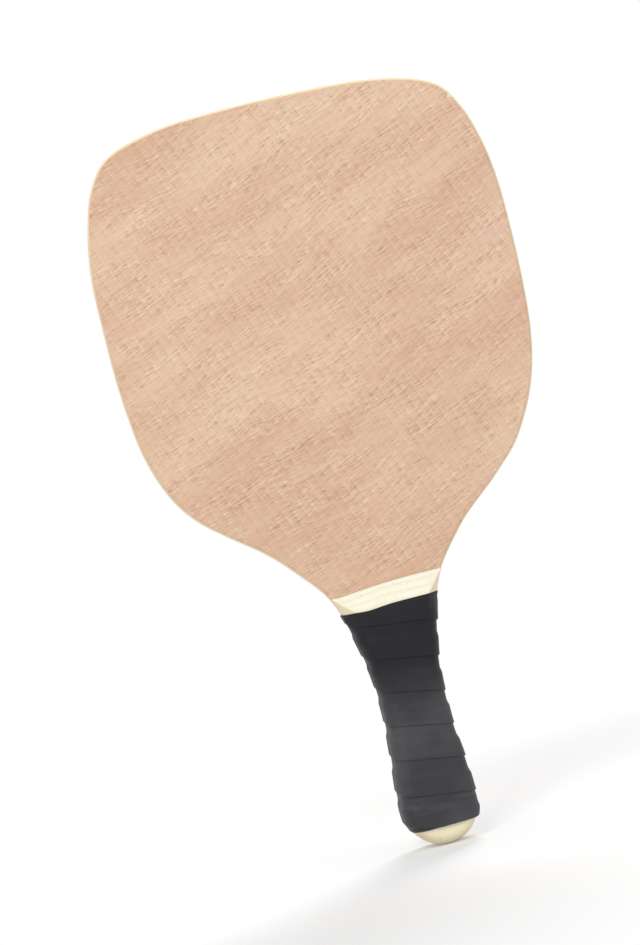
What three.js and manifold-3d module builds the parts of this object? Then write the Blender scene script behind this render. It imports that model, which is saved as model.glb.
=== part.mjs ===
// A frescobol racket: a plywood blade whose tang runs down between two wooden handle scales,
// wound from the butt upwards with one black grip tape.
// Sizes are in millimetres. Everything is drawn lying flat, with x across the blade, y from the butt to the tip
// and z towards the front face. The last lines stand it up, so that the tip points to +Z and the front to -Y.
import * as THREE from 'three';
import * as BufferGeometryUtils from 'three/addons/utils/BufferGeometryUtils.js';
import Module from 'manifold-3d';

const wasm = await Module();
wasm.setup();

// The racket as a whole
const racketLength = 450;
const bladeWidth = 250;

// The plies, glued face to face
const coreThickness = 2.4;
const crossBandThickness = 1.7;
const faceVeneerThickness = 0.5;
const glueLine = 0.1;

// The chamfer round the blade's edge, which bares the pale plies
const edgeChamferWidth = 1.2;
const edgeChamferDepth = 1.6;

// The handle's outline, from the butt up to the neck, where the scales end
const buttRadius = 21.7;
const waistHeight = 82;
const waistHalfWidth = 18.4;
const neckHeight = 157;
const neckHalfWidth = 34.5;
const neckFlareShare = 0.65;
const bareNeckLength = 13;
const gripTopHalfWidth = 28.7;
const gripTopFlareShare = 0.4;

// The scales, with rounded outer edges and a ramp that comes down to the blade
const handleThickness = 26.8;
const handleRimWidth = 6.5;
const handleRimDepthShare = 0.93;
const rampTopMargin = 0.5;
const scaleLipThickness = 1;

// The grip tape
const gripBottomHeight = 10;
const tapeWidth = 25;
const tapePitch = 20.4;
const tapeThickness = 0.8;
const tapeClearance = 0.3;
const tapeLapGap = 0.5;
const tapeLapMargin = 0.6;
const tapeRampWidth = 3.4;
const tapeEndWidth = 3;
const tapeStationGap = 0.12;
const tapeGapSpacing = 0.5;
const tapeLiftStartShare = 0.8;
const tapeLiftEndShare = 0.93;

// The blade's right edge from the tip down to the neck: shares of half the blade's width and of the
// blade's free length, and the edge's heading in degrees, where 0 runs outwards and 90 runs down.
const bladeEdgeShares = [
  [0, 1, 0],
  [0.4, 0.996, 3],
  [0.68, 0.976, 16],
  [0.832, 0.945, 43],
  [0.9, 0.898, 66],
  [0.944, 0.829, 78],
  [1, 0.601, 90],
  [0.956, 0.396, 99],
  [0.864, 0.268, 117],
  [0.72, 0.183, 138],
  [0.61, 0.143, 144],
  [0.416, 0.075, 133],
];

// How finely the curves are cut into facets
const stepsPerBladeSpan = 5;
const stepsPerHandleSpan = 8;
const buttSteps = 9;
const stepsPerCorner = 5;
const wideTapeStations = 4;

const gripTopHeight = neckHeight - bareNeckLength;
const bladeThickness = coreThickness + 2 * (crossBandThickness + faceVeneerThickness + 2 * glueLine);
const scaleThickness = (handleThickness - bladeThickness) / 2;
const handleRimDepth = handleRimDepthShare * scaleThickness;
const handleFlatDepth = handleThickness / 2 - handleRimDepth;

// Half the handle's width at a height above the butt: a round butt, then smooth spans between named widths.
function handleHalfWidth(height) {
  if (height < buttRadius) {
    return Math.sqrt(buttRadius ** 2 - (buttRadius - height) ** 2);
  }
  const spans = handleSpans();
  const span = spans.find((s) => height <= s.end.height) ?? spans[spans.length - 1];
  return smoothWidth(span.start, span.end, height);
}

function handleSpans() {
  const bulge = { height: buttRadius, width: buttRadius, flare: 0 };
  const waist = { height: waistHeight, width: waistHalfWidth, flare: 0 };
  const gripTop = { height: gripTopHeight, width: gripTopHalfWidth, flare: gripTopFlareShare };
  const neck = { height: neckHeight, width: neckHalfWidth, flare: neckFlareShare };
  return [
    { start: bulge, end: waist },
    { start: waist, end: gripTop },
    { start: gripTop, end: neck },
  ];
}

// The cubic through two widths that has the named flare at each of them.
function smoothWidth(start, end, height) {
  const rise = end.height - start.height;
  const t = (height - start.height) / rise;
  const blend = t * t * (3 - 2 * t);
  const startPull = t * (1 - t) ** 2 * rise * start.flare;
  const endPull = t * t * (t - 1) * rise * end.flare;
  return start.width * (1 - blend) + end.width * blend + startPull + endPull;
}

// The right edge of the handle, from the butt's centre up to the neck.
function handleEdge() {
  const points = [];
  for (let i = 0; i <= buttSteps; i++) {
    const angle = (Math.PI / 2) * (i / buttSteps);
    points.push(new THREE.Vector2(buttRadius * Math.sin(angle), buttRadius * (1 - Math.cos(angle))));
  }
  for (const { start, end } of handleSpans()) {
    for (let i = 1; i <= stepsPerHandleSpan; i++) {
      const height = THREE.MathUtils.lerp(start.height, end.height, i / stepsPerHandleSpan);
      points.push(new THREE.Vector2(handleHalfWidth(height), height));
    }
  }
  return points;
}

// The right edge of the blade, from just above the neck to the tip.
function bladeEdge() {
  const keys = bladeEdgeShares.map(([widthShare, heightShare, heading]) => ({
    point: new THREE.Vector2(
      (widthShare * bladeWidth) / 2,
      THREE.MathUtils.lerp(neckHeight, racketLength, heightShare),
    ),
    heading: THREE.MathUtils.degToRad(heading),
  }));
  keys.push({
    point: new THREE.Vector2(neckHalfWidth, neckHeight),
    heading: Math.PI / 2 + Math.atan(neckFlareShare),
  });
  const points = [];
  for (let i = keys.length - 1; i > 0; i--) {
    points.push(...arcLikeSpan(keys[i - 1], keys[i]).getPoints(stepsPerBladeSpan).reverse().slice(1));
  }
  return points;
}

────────

■ **WORK TO DO**
What is needed is an exact copy of the lines from the start of the listing through the line where "const scaleLipThickness = 1;" sits, please, both end lines included and nothing more.

■ **COMPLETED TASK**
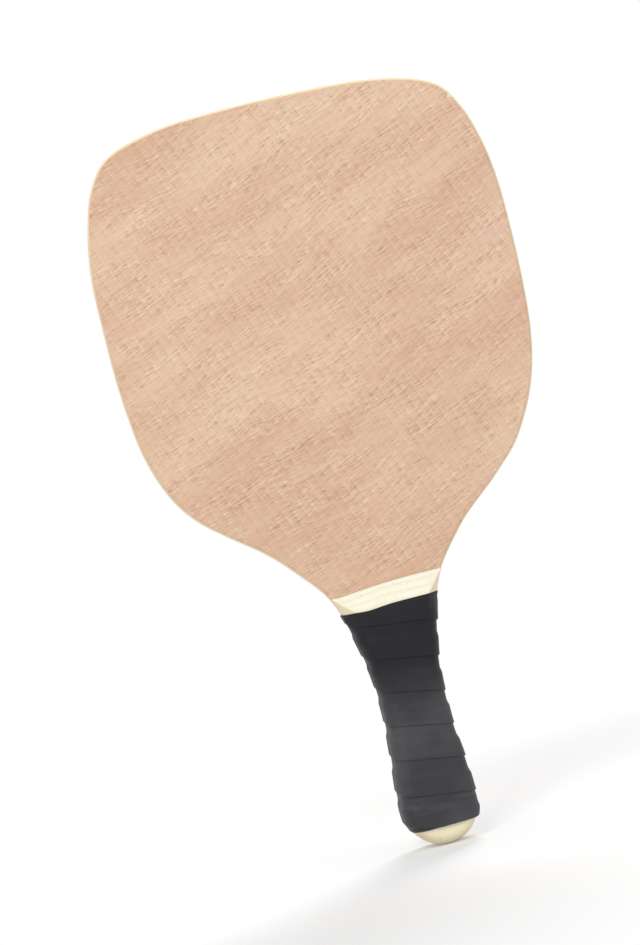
What three.js and manifold-3d module builds the parts of this object? Then write the Blender scene script behind this render. It imports that model, which is saved as model.glb.
=== part.mjs ===
// A frescobol racket: a plywood blade whose tang runs down between two wooden handle scales,
// wound from the butt upwards with one black grip tape.
// Sizes are in millimetres. Everything is drawn lying flat, with x across the blade, y from the butt to the tip
// and z towards the front face. The last lines stand it up, so that the tip points to +Z and the front to -Y.
import * as THREE from 'three';
import * as BufferGeometryUtils from 'three/addons/utils/BufferGeometryUtils.js';
import Module from 'manifold-3d';

const wasm = await Module();
wasm.setup();

// The racket as a whole
const racketLength = 450;
const bladeWidth = 250;

// The plies, glued face to face
const coreThickness = 2.4;
const crossBandThickness = 1.7;
const faceVeneerThickness = 0.5;
const glueLine = 0.1;

// The chamfer round the blade's edge, which bares the pale plies
const edgeChamferWidth = 1.2;
const edgeChamferDepth = 1.6;

// The handle's outline, from the butt up to the neck, where the scales end
const buttRadius = 21.7;
const waistHeight = 82;
const waistHalfWidth = 18.4;
const neckHeight = 157;
const neckHalfWidth = 34.5;
const neckFlareShare = 0.65;
const bareNeckLength = 13;
const gripTopHalfWidth = 28.7;
const gripTopFlareShare = 0.4;

// The scales, with rounded outer edges and a ramp that comes down to the blade
const handleThickness = 26.8;
const handleRimWidth = 6.5;
const handleRimDepthShare = 0.93;
const rampTopMargin = 0.5;
const scaleLipThickness = 1;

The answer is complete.